2. Unter Bedachtnahme auf die dem Verfassungsgerichtshof zur Verfügung stehenden Unterlagen besteht kein Anhaltspunkt für die Annahme, dass die Entscheidungen auf einer rechtswidrigen generellen Norm beruhen oder dass bei der Gesetzeshandhabung ein in die Verfassungssphäre reichender Fehler unterlaufen wäre; es ergeben sich vielmehr ausschließlich Fragen der richtigen Rechtsanwendung, die jedoch nicht in den Zuständigkeitsbereich des Verfassungsgerichtshofes fallen.

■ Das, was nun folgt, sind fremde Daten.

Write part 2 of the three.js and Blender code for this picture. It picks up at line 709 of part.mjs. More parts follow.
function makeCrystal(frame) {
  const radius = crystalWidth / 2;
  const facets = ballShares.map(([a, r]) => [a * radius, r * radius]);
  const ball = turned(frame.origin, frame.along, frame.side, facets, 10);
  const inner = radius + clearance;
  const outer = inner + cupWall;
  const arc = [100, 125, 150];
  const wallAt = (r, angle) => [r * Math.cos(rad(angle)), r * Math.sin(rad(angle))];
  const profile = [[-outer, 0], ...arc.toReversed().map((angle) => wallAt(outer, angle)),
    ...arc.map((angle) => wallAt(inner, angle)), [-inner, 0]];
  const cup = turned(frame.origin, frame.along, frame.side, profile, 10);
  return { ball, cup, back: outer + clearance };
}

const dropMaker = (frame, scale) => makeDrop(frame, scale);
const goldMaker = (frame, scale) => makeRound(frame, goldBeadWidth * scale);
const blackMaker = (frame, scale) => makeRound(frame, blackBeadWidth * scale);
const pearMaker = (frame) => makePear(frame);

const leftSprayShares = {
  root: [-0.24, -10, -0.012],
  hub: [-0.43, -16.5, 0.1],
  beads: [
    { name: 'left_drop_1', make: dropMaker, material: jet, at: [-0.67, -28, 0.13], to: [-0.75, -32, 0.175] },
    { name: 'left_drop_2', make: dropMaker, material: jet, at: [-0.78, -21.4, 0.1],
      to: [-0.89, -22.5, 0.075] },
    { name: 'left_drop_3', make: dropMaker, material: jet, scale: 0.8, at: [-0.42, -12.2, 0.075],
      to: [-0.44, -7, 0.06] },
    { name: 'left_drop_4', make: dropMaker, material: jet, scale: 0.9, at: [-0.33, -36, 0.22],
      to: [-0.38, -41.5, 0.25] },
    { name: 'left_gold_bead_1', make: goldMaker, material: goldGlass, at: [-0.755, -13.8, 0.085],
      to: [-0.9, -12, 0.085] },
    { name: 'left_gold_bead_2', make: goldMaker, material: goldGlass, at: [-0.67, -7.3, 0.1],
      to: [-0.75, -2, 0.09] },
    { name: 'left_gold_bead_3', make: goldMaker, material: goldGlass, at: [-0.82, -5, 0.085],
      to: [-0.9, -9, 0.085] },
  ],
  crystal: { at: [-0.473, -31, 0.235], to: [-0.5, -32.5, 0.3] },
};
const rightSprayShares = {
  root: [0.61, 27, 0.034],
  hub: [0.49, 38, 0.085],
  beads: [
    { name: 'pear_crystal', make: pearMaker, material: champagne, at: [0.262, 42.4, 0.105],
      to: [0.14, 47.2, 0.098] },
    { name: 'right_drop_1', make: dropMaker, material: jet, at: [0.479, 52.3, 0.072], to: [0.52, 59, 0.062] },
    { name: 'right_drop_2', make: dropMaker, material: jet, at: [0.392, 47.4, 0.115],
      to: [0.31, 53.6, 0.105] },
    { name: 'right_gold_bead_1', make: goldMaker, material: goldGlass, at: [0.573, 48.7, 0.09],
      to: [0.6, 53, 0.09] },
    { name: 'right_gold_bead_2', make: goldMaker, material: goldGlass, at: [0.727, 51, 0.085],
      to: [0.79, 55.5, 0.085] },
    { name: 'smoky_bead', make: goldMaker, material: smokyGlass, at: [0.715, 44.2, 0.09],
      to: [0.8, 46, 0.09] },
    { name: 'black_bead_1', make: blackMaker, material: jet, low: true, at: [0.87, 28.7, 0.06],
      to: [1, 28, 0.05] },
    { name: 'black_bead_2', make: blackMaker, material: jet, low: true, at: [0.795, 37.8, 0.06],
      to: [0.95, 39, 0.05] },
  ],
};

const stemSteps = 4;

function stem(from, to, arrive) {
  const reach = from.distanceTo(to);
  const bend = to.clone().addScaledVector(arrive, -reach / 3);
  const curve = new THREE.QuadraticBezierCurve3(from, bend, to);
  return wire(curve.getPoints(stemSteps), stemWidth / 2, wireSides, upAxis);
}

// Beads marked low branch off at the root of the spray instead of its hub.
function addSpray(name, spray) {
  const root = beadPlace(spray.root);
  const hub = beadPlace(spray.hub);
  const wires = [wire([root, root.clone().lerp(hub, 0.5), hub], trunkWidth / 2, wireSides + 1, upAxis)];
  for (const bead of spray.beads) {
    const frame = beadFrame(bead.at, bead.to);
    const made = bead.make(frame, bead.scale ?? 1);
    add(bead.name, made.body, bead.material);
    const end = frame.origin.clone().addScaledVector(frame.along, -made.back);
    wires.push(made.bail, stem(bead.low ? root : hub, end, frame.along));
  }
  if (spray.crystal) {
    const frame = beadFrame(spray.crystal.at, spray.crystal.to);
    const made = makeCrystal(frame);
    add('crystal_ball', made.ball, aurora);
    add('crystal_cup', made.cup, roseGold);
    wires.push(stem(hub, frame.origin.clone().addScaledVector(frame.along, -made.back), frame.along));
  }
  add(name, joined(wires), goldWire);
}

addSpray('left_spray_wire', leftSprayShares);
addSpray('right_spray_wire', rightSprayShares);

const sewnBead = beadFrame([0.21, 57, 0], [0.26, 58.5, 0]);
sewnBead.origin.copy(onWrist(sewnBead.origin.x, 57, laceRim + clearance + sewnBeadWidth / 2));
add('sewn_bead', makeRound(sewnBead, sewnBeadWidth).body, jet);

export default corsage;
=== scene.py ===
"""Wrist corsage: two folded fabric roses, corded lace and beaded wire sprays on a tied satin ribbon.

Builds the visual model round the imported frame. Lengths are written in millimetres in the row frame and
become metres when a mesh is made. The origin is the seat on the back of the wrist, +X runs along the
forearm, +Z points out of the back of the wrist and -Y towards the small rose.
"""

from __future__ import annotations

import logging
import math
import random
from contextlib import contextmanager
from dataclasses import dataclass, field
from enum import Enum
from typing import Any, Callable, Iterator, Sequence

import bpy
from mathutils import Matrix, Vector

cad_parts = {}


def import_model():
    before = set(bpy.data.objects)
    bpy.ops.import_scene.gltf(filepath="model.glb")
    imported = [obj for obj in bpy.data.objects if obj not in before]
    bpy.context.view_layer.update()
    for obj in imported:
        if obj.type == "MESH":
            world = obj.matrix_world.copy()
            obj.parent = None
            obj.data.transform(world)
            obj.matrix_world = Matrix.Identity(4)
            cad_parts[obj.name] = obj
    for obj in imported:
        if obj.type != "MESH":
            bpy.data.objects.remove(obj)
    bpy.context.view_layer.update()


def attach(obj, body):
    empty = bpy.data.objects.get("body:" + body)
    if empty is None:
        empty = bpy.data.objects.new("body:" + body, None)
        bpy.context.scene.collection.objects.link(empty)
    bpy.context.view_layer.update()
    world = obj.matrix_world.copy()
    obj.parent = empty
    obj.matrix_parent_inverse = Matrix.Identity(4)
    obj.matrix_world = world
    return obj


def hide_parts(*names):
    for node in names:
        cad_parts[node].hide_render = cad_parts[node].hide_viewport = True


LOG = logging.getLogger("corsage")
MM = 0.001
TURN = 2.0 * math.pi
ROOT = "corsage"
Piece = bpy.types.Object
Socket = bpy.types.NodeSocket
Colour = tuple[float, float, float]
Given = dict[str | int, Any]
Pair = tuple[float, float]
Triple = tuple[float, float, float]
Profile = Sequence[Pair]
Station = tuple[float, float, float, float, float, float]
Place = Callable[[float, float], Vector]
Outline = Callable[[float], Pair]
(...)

Eine Rechtsverfolgung durch Erhebung einer Beschwerde an den Verfassungsgerichtshof erscheint somit als offenbar aussichtslos, zumal bei der gegebenen Lage sogar die Ablehnung der Beschwerdebehandlung zu gewärtigen wäre.
3. Die Anträge sind sohin mangels der Voraussetzungen des § 63 Abs 1 ZPO (§35 Abs 1 VfGG) abzuweisen.
4. Auf Spruchpunkt I. dieser Entscheidung wird mit Blick auf § 34 AsylG 2005 und die sich daraus ergebenden Rechtsfolgen für die vorliegenden Fälle hingewiesen.
III. Ergebnis und damit zusammenhängende Ausführungen
1. Der Erstbeschwerdeführer und die Zweitbeschwerdeführerin sind durch die angefochtenen Entscheidungen, soweit damit die Beschwerde gegen die vom Bundesasylamt verfügte Ausweisung abgewiesen wird, in dem verfassungsgesetzlich gewährleisteten Recht auf Gleichbehandlung von Fremden untereinander (ArtI Abs 1 Bundesverfassungsgesetz BGBl 390/1973) verletzt worden.
Die angefochtenen Entscheidungen sind daher insoweit aufzuheben, ohne dass auf das weitere Beschwerdevorbringen einzugehen war.
2. Im Übrigen wird die Behandlung der Beschwerde abgelehnt und werden die Verfahrenshilfeanträge der Dritt- bis Sechsteinschreiter abgewiesen.
3. Diese Entscheidung konnte gemäß § 19 Abs 4 erster Satz VfGG bzw. § 19 Abs 3 Z 1 iVm § 31 letzter Satz VfGG bzw. § 72 Abs 1 ZPO iVm § 35 Abs 1 VfGG ohne mündliche Verhandlung in nichtöffentlicher Sitzung getroffen werden.
4. Die Kostenentscheidung beruht auf § 88a iVm § 88 VfGG. In den zugesprochenen Kosten ist ein Streitgenossenzuschlag in Höhe von € 200,– sowie Umsatzsteuer in Höhe von € 440,– enthalten.